__Stored data__:
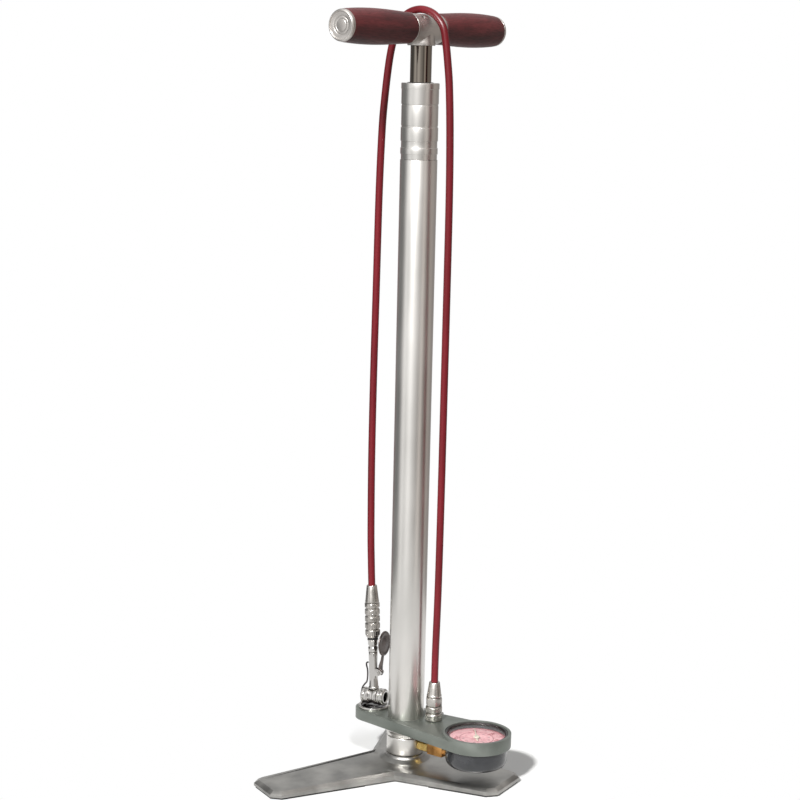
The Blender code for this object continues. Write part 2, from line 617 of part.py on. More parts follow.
def piston(parent):
    low = PISTON_BOTTOM
    turned("piston_cup", [
        (3.3 * MM, low + 8.6 * MM), (13.0 * MM, low + 8.6 * MM), (13.4 * MM, low), (15.0 * MM, low),
        (15.0 * MM, low + 10.8 * MM), (14.2 * MM, low + 11.6 * MM), (3.3 * MM, low + 11.6 * MM)],
        oiled_leather(), parent)
    turned("piston_body", [
        (3.3 * MM, low + 11.9 * MM), (14.7 * MM, low + 11.9 * MM), (14.7 * MM, low + 34.0 * MM),
        (ROD_R + GAP, low + 34.0 * MM), (ROD_R + GAP, low + 21.7 * MM), (3.3 * MM, low + 21.7 * MM)],
        satin_alloy(), parent)
    bolt = rod("piston_bolt", 3.0 * MM, low + 8.0 * MM, low + 30.0 * MM, machined_steel(), parent)
    join(bolt, prism("bolt_hex_shape", polygon(6, 10.0 * MM), low + 3.0 * MM, low + 8.3 * MM,
                     machined_steel(), parent))
    tube("piston_rod", ROD_BORE_R, ROD_R, low + 22.0 * MM, ROD_TOP, chrome(), parent)


def handle(parent):
    """Tee hub with a steel bar through it, turned wooden grips and metal end caps."""
    neck = turned("handle_hub", [
        (0.0, 699.5 * MM), (13.0 * MM, 699.5 * MM),
        (13.0 * MM, 701.5 * MM), (12.2 * MM, 703.5 * MM), (12.2 * MM, HANDLE_AXIS), (0.0, HANDLE_AXIS)],
        machined_steel(), parent)
    centre = along_x(0, 0, HANDLE_AXIS)
    flange_in, flange_r = HUB_HALF - 3.5 * MM, 13.8 * MM
    sleeve = turned("sleeve_shape", [
        (0.0, -HUB_HALF), (flange_r, -HUB_HALF), (flange_r, -flange_in), (HUB_R, -flange_in + 1.5 * MM),
        (HUB_R, flange_in - 1.5 * MM), (flange_r, flange_in), (flange_r, HUB_HALF), (0.0, HUB_HALF)],
        machined_steel(), parent, centre)
    join(neck, sleeve)
    cut(neck, rod("rod_socket_shape", ROD_R + GAP, 690 * MM, ROD_TOP + GAP, machined_steel(), parent,
                  facets=ROUND))
    cut(neck, rod("bar_bore_shape", BAR_R + GAP, -60 * MM, 60 * MM, machined_steel(), parent, centre))
    screw_place = (Matrix.Translation((-9.0 * MM, 0, HANDLE_AXIS))
                   @ Matrix.Rotation(math.radians(38), 4, "X"))
    cut(neck, rod("screw_hole_shape", 2.3 * MM, 0, 30 * MM, machined_steel(), parent, screw_place))
    turned("hub_set_screw", [
        (0.0, BAR_R + GAP), (2.0 * MM, BAR_R + GAP), (2.0 * MM, 12.4 * MM), (1.1 * MM, 12.4 * MM),
        (1.1 * MM, 10.4 * MM), (0.0, 10.4 * MM)], machined_steel(), parent, screw_place, 16)
    rod("handle_bar", BAR_R, -HANDLE_HALF + 3.3 * MM, HANDLE_HALF - 3.3 * MM, machined_steel(), parent,
        centre)
    swell = [(23.3, 13.9), (24.5, 14.3), (34.0, 14.7), (46.0, 15.3), (60.0, 15.9), (75.0, 16.2),
             (90.0, 16.05), (102.0, 15.6), (110.0, 15.1), (GRIP_END / MM, 14.4)]
    for side, flip in (("right", False), ("left", True)):
        place = along_x(0, 0, HANDLE_AXIS, flip)
        outline = ([(BAR_R + GAP, HUB_HALF + GAP)] + [(r * MM, a * MM) for a, r in swell]
                   + [(BAR_R + GAP, GRIP_END)])
        turned("grip_" + side, outline, rosewood(), parent, place, 32)
        cap_in = GRIP_END + GAP
        turned("end_cap_" + side, [
            (BAR_R + GAP, cap_in), (14.0 * MM, cap_in), (14.3 * MM, cap_in + 0.5 * MM),
            (14.3 * MM, 118.8 * MM), (13.0 * MM, HANDLE_HALF), (12.2 * MM, HANDLE_HALF),
            (12.0 * MM, 120.2 * MM), (0.0, 120.2 * MM), (0.0, 118.2 * MM),
            (BAR_R + GAP, 118.2 * MM)], machined_steel(), parent, place, 32)


# ---------------------------------------------------------------- assembly

CORD_NODES = ("air_hose", "hose_ferrule", "chuck_head", "chuck_nose", "chuck_gasket", "chuck_stem",
              "lever_pin", "chuck_swivel", "chuck_ring", "chuck_coupling", "chuck_ferrule",
              "chuck_hook", "chuck_lever")


def centre_on_origin(stand):
    """Stand the pump so that its box, less the hose and chuck, is centred on the origin in plan."""
    bpy.context.view_layer.update()
    graph = bpy.context.evaluated_depsgraph_get()
    points = []
    for item in bpy.data.objects:
        if item.type != "MESH" or item.hide_render or item.name in CORD_NODES:
            continue
        solid = item.evaluated_get(graph)
        points += [solid.matrix_world @ vert.co for vert in solid.data.vertices]
    stand.location.x = -(min(p.x for p in points) + max(p.x for p in points)) / 2
    stand.location.y = -(min(p.y for p in points) + max(p.y for p in points)) / 2
    bpy.context.view_layer.update()


def build():
    clear_scene()
    stand = empty("stand")
    base_casting(stand)
    foot_pads(stand)
    base_bolt(stand)
    lower_collar(stand)
    check_valve(stand)
    barrel(stand)
    top_cap(stand)
    yoke(stand)
    dock(stand)
    gauge(stand)
    gauge_feed(stand)
    hose_end(stand)
    air_hose(stand)
    frame = chuck(stand)
    chuck_lever(frame)
    slide = empty("piston_axis", stand)
    piston(slide)
    turn = empty("handle_axis", slide)
    handle(turn)
    centre_on_origin(stand)


build()
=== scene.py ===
import math

import bpy
from mathutils import Matrix, Vector


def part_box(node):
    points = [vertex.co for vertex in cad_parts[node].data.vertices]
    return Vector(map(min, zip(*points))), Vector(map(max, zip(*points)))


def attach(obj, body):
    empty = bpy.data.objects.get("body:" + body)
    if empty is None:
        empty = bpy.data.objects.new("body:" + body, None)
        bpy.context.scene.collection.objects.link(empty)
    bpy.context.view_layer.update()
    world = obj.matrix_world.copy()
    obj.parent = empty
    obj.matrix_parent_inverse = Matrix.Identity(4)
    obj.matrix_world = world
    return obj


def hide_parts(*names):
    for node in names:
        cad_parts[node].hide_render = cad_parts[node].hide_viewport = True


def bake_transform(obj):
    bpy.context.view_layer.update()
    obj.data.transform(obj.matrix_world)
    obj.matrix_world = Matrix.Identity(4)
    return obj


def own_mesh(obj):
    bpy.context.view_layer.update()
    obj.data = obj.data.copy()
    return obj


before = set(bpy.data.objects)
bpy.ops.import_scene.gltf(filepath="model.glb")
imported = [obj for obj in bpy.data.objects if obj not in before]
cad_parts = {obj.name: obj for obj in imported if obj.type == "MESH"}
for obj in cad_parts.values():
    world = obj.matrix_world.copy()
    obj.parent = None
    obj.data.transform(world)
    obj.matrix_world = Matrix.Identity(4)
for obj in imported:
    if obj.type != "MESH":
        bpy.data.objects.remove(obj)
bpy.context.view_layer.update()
mm = 0.001
hairGap = 1e-6             # corners nearer than this are one corner
print("frame loaded")


def middle(node):
    low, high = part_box(node)
    return (low + high) / 2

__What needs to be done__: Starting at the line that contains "solid = item.evaluated_get(graph)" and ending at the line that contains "obj.matrix_parent_inverse = Matrix.Identity(4)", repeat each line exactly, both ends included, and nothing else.

__Worked answer__:
        solid = item.evaluated_get(graph)
        points += [solid.matrix_world @ vert.co for vert in solid.data.vertices]
    stand.location.x = -(min(p.x for p in points) + max(p.x for p in points)) / 2
    stand.location.y = -(min(p.y for p in points) + max(p.y for p in points)) / 2
    bpy.context.view_layer.update()


def build():
    clear_scene()
    stand = empty("stand")
    base_casting(stand)
    foot_pads(stand)
    base_bolt(stand)
    lower_collar(stand)
    check_valve(stand)
    barrel(stand)
    top_cap(stand)
    yoke(stand)
    dock(stand)
    gauge(stand)
    gauge_feed(stand)
    hose_end(stand)
    air_hose(stand)
    frame = chuck(stand)
    chuck_lever(frame)
    slide = empty("piston_axis", stand)
    piston(slide)
    turn = empty("handle_axis", slide)
    handle(turn)
    centre_on_origin(stand)


build()
=== scene.py ===
import math

import bpy
from mathutils import Matrix, Vector


def part_box(node):
    points = [vertex.co for vertex in cad_parts[node].data.vertices]
    return Vector(map(min, zip(*points))), Vector(map(max, zip(*points)))


def attach(obj, body):
    empty = bpy.data.objects.get("body:" + body)
    if empty is None:
        empty = bpy.data.objects.new("body:" + body, None)
        bpy.context.scene.collection.objects.link(empty)
    bpy.context.view_layer.update()
    world = obj.matrix_world.copy()
    obj.parent = empty
    obj.matrix_parent_inverse = Matrix.Identity(4)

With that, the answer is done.